The method of any of claims 1 to 9, wherein the audio enhancer is a Generator trained in a Generative Adversarial Network setting and optionally, wherein, during training in the Generative Adversarial Network, obtaining the enhanced audio data as output of the Generator is conditioned based on the enhancement metadata.
The method of any of the previous claims, wherein the enhancement metadata include at least an indication of an encoding quality of the original audio data.
The method of any of the previous claims, wherein the enhancement metadata include one or more bitstream parameters and optionally, wherein the one or more bitstream parameters include one or more of a bitrate, a scale factor values related to AAC-based codecs and Dolby AC-4 codec and a Global Gain related to AAC-based codec.
The method of claim 12 as far as dependent on claim 10, wherein the bitstream parameters are used to guide enhancement of original audio data in the Generator and/or wherein the bitstream parameters include an indication on whether to enhance the decoded raw audio data by the Generator.
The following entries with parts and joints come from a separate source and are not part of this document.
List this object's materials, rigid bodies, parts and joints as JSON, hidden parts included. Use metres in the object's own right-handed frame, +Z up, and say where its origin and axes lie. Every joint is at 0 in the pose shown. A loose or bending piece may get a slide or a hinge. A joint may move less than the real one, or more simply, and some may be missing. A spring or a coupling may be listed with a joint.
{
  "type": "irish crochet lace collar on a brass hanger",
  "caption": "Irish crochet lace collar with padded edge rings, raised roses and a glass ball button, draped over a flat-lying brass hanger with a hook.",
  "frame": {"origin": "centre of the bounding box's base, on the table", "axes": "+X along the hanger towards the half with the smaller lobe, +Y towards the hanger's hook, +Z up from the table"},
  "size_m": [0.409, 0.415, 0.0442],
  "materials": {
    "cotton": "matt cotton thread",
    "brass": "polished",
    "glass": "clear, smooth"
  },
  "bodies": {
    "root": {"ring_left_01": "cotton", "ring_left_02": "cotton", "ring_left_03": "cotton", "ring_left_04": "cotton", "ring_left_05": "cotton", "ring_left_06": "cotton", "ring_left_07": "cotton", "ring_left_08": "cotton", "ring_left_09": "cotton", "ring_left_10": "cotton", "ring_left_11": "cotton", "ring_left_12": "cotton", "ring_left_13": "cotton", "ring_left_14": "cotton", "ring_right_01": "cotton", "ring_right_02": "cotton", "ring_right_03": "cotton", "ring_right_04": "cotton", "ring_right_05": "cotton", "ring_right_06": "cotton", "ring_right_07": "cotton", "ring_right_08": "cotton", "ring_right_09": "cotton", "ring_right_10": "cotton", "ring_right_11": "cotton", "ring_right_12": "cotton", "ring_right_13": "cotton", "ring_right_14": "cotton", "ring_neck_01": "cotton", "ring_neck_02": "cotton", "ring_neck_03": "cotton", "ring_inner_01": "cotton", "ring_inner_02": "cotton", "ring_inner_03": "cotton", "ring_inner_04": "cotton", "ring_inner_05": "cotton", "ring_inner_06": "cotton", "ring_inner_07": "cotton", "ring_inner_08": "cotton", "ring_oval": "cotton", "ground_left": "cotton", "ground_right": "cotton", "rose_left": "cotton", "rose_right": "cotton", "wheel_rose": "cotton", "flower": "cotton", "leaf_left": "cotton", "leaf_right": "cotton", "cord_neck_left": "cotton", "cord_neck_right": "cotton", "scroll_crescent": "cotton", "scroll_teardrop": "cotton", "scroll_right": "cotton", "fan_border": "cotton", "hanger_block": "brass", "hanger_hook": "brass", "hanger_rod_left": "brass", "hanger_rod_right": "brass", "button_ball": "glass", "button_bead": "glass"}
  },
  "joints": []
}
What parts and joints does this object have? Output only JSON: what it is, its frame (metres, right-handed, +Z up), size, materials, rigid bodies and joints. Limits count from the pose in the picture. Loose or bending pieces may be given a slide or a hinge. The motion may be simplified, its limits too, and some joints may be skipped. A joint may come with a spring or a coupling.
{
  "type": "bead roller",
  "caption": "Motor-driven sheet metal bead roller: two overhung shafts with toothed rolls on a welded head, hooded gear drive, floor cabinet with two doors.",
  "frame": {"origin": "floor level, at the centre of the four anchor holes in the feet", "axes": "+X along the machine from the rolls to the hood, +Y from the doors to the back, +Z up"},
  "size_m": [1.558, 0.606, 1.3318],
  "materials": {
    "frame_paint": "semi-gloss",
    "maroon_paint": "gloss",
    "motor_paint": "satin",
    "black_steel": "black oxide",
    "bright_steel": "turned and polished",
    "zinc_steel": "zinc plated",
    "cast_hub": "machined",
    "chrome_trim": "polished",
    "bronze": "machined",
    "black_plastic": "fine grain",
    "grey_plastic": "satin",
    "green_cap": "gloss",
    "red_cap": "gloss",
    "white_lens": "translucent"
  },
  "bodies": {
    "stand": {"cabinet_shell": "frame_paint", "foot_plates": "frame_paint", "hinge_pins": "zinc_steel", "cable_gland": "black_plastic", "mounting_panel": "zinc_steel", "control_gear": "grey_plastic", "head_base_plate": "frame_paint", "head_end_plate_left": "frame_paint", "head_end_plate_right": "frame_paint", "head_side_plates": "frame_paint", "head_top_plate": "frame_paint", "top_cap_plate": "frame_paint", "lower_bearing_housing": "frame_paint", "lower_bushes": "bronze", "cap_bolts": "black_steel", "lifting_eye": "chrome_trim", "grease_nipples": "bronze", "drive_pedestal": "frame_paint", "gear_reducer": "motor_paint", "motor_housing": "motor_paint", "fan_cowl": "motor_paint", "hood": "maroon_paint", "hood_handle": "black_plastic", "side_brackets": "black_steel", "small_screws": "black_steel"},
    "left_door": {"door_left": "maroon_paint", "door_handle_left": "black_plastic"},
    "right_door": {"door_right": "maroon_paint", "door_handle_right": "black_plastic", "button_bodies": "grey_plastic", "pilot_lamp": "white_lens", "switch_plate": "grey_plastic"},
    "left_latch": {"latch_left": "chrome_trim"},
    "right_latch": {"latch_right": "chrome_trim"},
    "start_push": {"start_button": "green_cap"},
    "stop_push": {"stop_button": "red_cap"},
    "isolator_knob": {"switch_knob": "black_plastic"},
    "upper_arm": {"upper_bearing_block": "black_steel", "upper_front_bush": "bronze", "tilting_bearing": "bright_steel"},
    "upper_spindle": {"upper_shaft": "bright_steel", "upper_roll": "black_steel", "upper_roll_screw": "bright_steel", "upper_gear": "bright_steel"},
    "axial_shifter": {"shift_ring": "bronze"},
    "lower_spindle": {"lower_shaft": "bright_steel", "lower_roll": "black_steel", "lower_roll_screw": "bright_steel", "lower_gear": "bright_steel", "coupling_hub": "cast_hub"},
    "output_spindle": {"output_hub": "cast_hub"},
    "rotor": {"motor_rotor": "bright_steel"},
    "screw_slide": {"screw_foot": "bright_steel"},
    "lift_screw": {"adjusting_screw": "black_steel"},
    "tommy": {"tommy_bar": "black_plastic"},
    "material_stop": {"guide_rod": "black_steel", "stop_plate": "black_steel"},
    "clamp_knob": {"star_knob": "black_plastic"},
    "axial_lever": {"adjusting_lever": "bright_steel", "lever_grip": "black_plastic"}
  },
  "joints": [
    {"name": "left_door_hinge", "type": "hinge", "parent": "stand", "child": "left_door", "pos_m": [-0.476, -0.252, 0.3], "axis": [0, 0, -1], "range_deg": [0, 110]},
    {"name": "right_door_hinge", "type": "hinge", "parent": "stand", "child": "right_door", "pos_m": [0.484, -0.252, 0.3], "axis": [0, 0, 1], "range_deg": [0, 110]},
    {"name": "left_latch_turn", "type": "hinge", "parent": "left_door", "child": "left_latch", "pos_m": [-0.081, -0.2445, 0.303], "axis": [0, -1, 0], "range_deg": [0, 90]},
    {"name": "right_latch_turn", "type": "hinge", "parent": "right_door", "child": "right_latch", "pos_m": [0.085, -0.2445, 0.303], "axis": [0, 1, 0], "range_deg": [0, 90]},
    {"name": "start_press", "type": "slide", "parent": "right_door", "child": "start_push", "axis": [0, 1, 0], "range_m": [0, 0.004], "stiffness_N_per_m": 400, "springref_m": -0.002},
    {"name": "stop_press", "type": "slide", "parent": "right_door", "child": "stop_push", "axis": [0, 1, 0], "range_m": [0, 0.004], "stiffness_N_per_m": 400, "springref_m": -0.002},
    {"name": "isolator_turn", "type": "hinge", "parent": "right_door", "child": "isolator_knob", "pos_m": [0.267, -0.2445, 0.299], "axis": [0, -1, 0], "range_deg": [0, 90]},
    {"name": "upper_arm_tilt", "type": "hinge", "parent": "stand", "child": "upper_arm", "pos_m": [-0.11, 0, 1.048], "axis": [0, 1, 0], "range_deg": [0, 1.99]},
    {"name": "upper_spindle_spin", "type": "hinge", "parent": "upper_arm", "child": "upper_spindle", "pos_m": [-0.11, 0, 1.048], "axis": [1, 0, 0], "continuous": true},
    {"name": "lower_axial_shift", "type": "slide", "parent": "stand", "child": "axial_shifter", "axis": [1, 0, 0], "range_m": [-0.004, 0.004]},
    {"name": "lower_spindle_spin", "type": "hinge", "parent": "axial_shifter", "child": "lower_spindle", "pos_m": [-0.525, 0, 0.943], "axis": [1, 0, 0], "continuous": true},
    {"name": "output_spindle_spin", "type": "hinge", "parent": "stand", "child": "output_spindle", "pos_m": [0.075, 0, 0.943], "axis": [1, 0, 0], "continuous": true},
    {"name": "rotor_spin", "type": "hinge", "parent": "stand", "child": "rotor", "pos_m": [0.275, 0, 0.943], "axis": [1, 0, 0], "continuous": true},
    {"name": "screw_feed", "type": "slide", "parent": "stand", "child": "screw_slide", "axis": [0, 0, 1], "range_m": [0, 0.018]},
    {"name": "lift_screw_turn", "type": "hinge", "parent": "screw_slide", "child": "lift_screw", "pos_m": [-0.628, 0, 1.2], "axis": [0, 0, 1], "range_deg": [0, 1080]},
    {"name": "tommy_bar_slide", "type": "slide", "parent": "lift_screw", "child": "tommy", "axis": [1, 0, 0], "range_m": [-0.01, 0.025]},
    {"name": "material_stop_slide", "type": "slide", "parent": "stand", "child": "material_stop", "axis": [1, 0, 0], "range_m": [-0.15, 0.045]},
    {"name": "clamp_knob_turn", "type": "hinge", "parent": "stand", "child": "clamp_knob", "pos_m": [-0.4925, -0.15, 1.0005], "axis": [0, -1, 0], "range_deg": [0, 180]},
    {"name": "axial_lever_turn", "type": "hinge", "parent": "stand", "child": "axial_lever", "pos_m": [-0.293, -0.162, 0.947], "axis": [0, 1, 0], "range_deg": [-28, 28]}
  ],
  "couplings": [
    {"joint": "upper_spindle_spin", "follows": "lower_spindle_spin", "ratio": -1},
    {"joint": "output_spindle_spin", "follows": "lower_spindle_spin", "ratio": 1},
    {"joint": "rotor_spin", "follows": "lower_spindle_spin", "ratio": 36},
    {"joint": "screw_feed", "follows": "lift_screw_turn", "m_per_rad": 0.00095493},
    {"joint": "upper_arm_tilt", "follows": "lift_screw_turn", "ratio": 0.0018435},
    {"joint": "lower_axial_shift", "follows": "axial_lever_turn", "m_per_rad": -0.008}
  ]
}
An encoder for generating enhancement metadata for controlling enhancement of low-bitrate coded audio data, wherein the encoder includes one or more processors configured to perform the method according to any of claims 1 to 13.
A computer program product comprising a computer-readable storage medium with instructions adapted to cause a device to carry out the method according to any of the claims 1-13 when executed on a device having processing capability.